The fact that the bereaved family and friends of a suicide have pangs of conscience about his act of desperation is no secret, least of all to a suicide candidate. And so the multitude of “suicide” attempts arranged so as to be discovered in time, and the practice of farewell letters, are not the only evidence of the sort of calculation that a bourgeois individual performs even when he is despairing of his moral life program. With his narrow-minded radicalness, the suicide candidate finally and incontrovertibly puts himself and his ideal of life in the right, in this way having the last word against all who failed to give him sufficient recognition, or at least reproach themselves for that afterwards. And so his deed is not only a final reckoning with himself, but at the same time a last offensive in the fight for the recognition of his own special character, namely, for a final, no longer refutable compensation for missed recognition, an offensive that has freed itself from any hope of a real advantage, that simply aims to recoup itself from the envisaged horror of others, and is thus hard to beat for petty spitefulness.
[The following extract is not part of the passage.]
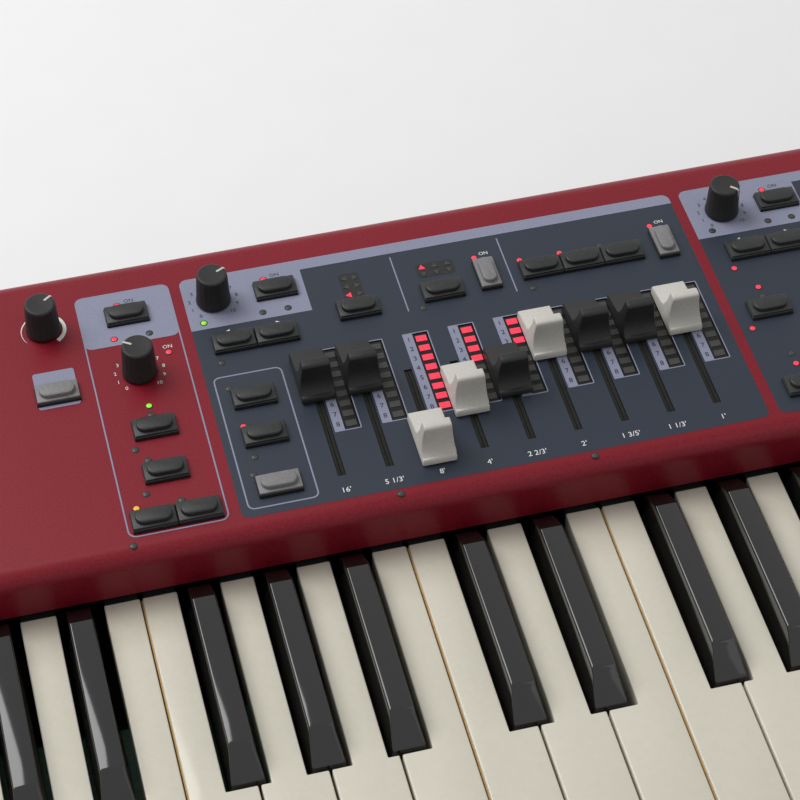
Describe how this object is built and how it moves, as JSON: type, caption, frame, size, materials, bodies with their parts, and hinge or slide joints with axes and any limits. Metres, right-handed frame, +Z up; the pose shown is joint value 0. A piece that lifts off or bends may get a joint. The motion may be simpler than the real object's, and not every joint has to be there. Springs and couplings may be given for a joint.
{
  "type": "stage keyboard",
  "caption": "Stage keyboard: red folded panel between end cheeks, piano keys in octave banks, sliding drawbars with lit ladders, knobs and push buttons in organ, piano and effect sections.",
  "frame": {"origin": "bottom centre, on the plane that the feet stand on", "axes": "+X along the keys from low to high, +Y from the player to the rear, +Z up"},
  "size_m": [0.9, 0.281, 0.1],
  "materials": {
    "panel_red": "fine speckled satin",
    "black_metal": "satin powder coat",
    "pan_steel": "matt powder coat",
    "circuit_board": "solder resist",
    "shield_tin": "satin",
    "black_plastic": "satin moulded",
    "white_plastic": "satin moulded",
    "grey_plastic": "satin moulded",
    "smoked_lens": "polished",
    "foot_rubber": "matt",
    "ivory_key": "polished warm white",
    "ebony_key": "polished"
  },
  "bodies": {
    "root": {"bottom_pan": "pan_steel", "top_panel": "panel_red", "left_cheek": "panel_red", "right_cheek": "panel_red", "front_rail": "panel_red", "rear_panel": "black_metal", "keybed_frame": "pan_steel", "key_contact_board": "circuit_board", "key_stop_rail": "pan_steel", "key_pivot_rail": "pan_steel", "control_board": "circuit_board", "main_board": "circuit_board", "power_supply": "shield_tin", "jack_bar": "black_plastic", "power_inlet": "black_plastic", "display_window": "smoked_lens", "ladder_lens": "smoked_lens", "foot_1": "foot_rubber", "foot_2": "foot_rubber", "foot_3": "foot_rubber", "foot_4": "foot_rubber"},
    "drawbar_1": {"drawbar_1": "black_plastic"},
    "drawbar_2": {"drawbar_2": "black_plastic"},
    "drawbar_3": {"drawbar_3": "white_plastic"},
    "drawbar_4": {"drawbar_4": "white_plastic"},
    "drawbar_5": {"drawbar_5": "black_plastic"},
    "drawbar_6": {"drawbar_6": "white_plastic"},
    "drawbar_7": {"drawbar_7": "black_plastic"},
    "drawbar_8": {"drawbar_8": "black_plastic"},
    "drawbar_9": {"drawbar_9": "white_plastic"},
    "master_knob": {"master_knob": "black_plastic"},
    "drive_knob": {"drive_knob": "black_plastic"},
    "organ_level_knob": {"organ_level_knob": "black_plastic"},
    "piano_level_knob": {"piano_level_knob": "black_plastic"},
    "program_dial": {"program_dial": "black_plastic"},
    "effect_knob_1": {"effect_knob_1": "black_plastic"},
    "effect_knob_2": {"effect_knob_2": "black_plastic"},
    "naturals_octave_1": {"naturals_octave_1": "ivory_key"},
    "sharps_octave_1": {"sharps_octave_1": "ebony_key"},
    "naturals_octave_2": {"naturals_octave_2": "ivory_key"},
    "sharps_octave_2": {"sharps_octave_2": "ebony_key"},
    "naturals_octave_3": {"naturals_octave_3": "ivory_key"},
    "sharps_octave_3": {"sharps_octave_3": "ebony_key"},
    "naturals_octave_4": {"naturals_octave_4": "ivory_key"},
    "sharps_octave_4": {"sharps_octave_4": "ebony_key"},
    "naturals_octave_5": {"naturals_octave_5": "ivory_key"},
    "sharps_octave_5": {"sharps_octave_5": "ebony_key"},
    "top_c_key": {"top_c_key": "ivory_key"},
    "label_button": {"label_button": "grey_plastic"},
    "rotary_buttons": {"rotary_buttons": "black_plastic"},
    "organ_buttons": {"organ_buttons": "black_plastic"},
    "preset_buttons": {"preset_buttons": "black_plastic"},
    "model_button": {"model_button": "black_plastic"},
    "vibrato_buttons": {"vibrato_buttons": "black_plastic"},
    "percussion_buttons": {"percussion_buttons": "black_plastic"},
    "piano_buttons": {"piano_buttons": "black_plastic"},
    "program_buttons": {"program_buttons": "black_plastic"},
    "effect_buttons": {"effect_buttons": "black_plastic"},
    "power_switch": {"power_switch": "black_plastic"}
  },
  "joints": [
    {"name": "drawbar_1_slide", "type": "slide", "parent": "root", "child": "drawbar_1", "axis": [0, -1, 0], "range_m": [0, 0.0382]},
    {"name": "drawbar_2_slide", "type": "slide", "parent": "root", "child": "drawbar_2", "axis": [0, -1, 0], "range_m": [0, 0.0382]},
    {"name": "drawbar_3_slide", "type": "slide", "parent": "root", "child": "drawbar_3", "axis": [0, -1, 0], "range_m": [-0.0382, 0]},
    {"name": "drawbar_4_slide", "type": "slide", "parent": "root", "child": "drawbar_4", "axis": [0, -1, 0], "range_m": [-0.0191, 0.0191]},
    {"name": "drawbar_5_slide", "type": "slide", "parent": "root", "child": "drawbar_5", "axis": [0, -1, 0], "range_m": [-0.01432, 0.02388]},
    {"name": "drawbar_6_slide", "type": "slide", "parent": "root", "child": "drawbar_6", "axis": [0, -1, 0], "range_m": [0, 0.0382]},
    {"name": "drawbar_7_slide", "type": "slide", "parent": "root", "child": "drawbar_7", "axis": [0, -1, 0], "range_m": [0, 0.0382]},
    {"name": "drawbar_8_slide", "type": "slide", "parent": "root", "child": "drawbar_8", "axis": [0, -1, 0], "range_m": [0, 0.0382]},
    {"name": "drawbar_9_slide", "type": "slide", "parent": "root", "child": "drawbar_9", "axis": [0, -1, 0], "range_m": [0, 0.0382]},
    {"name": "master_knob_turn", "type": "hinge", "parent": "root", "child": "master_knob", "pos_m": [-0.36729, 0.1114, 0.084], "axis": [0, 0, 1], "range_deg": [-84, 192]},
    {"name": "drive_knob_turn", "type": "hinge", "parent": "root", "child": "drive_knob", "pos_m": [-0.33689, 0.0825, 0.084], "axis": [0, 0, 1], "range_deg": [-194, 82]},
    {"name": "organ_level_knob_turn", "type": "hinge", "parent": "root", "child": "organ_level_knob", "pos_m": [-0.30419, 0.1109, 0.084], "axis": [0, 0, 1], "range_deg": [-73.5, 202.5]},
    {"name": "piano_level_knob_turn", "type": "hinge", "parent": "root", "child": "piano_level_knob", "pos_m": [-0.10679, 0.11, 0.084], "axis": [0, 0, 1], "range_deg": [-4, 272]},
    {"name": "program_dial_turn", "type": "hinge", "parent": "root", "child": "program_dial", "pos_m": [0.13571, 0.0955, 0.084], "axis": [0, 0, 1], "range_deg": [-138, 138]},
    {"name": "effect_knob_1_turn", "type": "hinge", "parent": "root", "child": "effect_knob_1", "pos_m": [0.21771, 0.1035, 0.084], "axis": [0, 0, 1], "range_deg": [-138, 138]},
    {"name": "effect_knob_2_turn", "type": "hinge", "parent": "root", "child": "effect_knob_2", "pos_m": [0.30571, 0.1035, 0.084], "axis": [0, 0, 1], "range_deg": [-138, 138]},
    {"name": "naturals_octave_1_press", "type": "hinge", "parent": "root", "child": "naturals_octave_1", "pos_m": [0, 0.0575, 0.047], "axis": [1, 0, 0], "range_deg": [0, 3], "stiffness_Nm_per_rad": 6, "springref_deg": -8.59},
    {"name": "sharps_octave_1_press", "type": "hinge", "parent": "root", "child": "sharps_octave_1", "pos_m": [0, 0.0575, 0.047], "axis": [1, 0, 0], "range_deg": [0, 3], "stiffness_Nm_per_rad": 3, "springref_deg": -8.59},
    {"name": "naturals_octave_2_press", "type": "hinge", "parent": "root", "child": "naturals_octave_2", "pos_m": [0, 0.0575, 0.047], "axis": [1, 0, 0], "range_deg": [0, 3], "stiffness_Nm_per_rad": 6, "springref_deg": -8.59},
    {"name": "sharps_octave_2_press", "type": "hinge", "parent": "root", "child": "sharps_octave_2", "pos_m": [0, 0.0575, 0.047], "axis": [1, 0, 0], "range_deg": [0, 3], "stiffness_Nm_per_rad": 3, "springref_deg": -8.59},
    {"name": "naturals_octave_3_press", "type": "hinge", "parent": "root", "child": "naturals_octave_3", "pos_m": [0, 0.0575, 0.047], "axis": [1, 0, 0], "range_deg": [0, 3], "stiffness_Nm_per_rad": 6, "springref_deg": -8.59},
    {"name": "sharps_octave_3_press", "type": "hinge", "parent": "root", "child": "sharps_octave_3", "pos_m": [0, 0.0575, 0.047], "axis": [1, 0, 0], "range_deg": [0, 3], "stiffness_Nm_per_rad": 3, "springref_deg": -8.59},
    {"name": "naturals_octave_4_press", "type": "hinge", "parent": "root", "child": "naturals_octave_4", "pos_m": [0, 0.0575, 0.047], "axis": [1, 0, 0], "range_deg": [0, 3], "stiffness_Nm_per_rad": 6, "springref_deg": -8.59},
    {"name": "sharps_octave_4_press", "type": "hinge", "parent": "root", "child": "sharps_octave_4", "pos_m": [0, 0.0575, 0.047], "axis": [1, 0, 0], "range_deg": [0, 3], "stiffness_Nm_per_rad": 3, "springref_deg": -8.59},
    {"name": "naturals_octave_5_press", "type": "hinge", "parent": "root", "child": "naturals_octave_5", "pos_m": [0, 0.0575, 0.047], "axis": [1, 0, 0], "range_deg": [0, 3], "stiffness_Nm_per_rad": 6, "springref_deg": -8.59},
    {"name": "sharps_octave_5_press", "type": "hinge", "parent": "root", "child": "sharps_octave_5", "pos_m": [0, 0.0575, 0.047], "axis": [1, 0, 0], "range_deg": [0, 3], "stiffness_Nm_per_rad": 3, "springref_deg": -8.59},
    {"name": "top_c_key_press", "type": "hinge", "parent": "root", "child": "top_c_key", "pos_m": [0, 0.0575, 0.047], "axis": [1, 0, 0], "range_deg": [0, 3], "stiffness_Nm_per_rad": 1, "springref_deg": -8.59},
    {"name": "label_button_press", "type": "slide", "parent": "root", "child": "label_button", "axis": [0, 0, -1], "range_m": [0, 0.001], "stiffness_N_per_m": 800, "springref_m": -0.001},
    {"name": "rotary_buttons_press", "type": "slide", "parent": "root", "child": "rotary_buttons", "axis": [0, 0, -1], "range_m": [0, 0.001], "stiffness_N_per_m": 800, "springref_m": -0.001},
    {"name": "organ_buttons_press", "type": "slide", "parent": "root", "child": "organ_buttons", "axis": [0, 0, -1], "range_m": [0, 0.001], "stiffness_N_per_m": 800, "springref_m": -0.001},
    {"name": "preset_buttons_press", "type": "slide", "parent": "root", "child": "preset_buttons", "axis": [0, 0, -1], "range_m": [0, 0.001], "stiffness_N_per_m": 800, "springref_m": -0.001},
    {"name": "model_button_press", "type": "slide", "parent": "root", "child": "model_button", "axis": [0, 0, -1], "range_m": [0, 0.001], "stiffness_N_per_m": 800, "springref_m": -0.001},
    {"name": "vibrato_buttons_press", "type": "slide", "parent": "root", "child": "vibrato_buttons", "axis": [0, 0, -1], "range_m": [0, 0.001], "stiffness_N_per_m": 800, "springref_m": -0.001},
    {"name": "percussion_buttons_press", "type": "slide", "parent": "root", "child": "percussion_buttons", "axis": [0, 0, -1], "range_m": [0, 0.001], "stiffness_N_per_m": 800, "springref_m": -0.001},
    {"name": "piano_buttons_press", "type": "slide", "parent": "root", "child": "piano_buttons", "axis": [0, 0, -1], "range_m": [0, 0.001], "stiffness_N_per_m": 800, "springref_m": -0.001},
    {"name": "program_buttons_press", "type": "slide", "parent": "root", "child": "program_buttons", "axis": [0, 0, -1], "range_m": [0, 0.001], "stiffness_N_per_m": 800, "springref_m": -0.001},
    {"name": "effect_buttons_press", "type": "slide", "parent": "root", "child": "effect_buttons", "axis": [0, 0, -1], "range_m": [0, 0.001], "stiffness_N_per_m": 800, "springref_m": -0.001},
    {"name": "power_switch_tilt", "type": "hinge", "parent": "root", "child": "power_switch", "pos_m": [0.285, 0.137, 0.03], "axis": [1, 0, 0], "range_deg": [0, 16]}
  ]
}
With the final ratification of the idealism that the suicide candidate has subjected his existence to, the purpose of this idealism — to be the means and the embodiment of a will to defensive self-assertion against everything and everyone — this purpose also comes into force in a final way in all its wretchedness and shabbiness.

Notes

[1] Mutter Krausens Fahrt ins Glück, Phil Jutze’s 1929 film depicting the horrors of poverty ending with suicide — with a plug for Communism!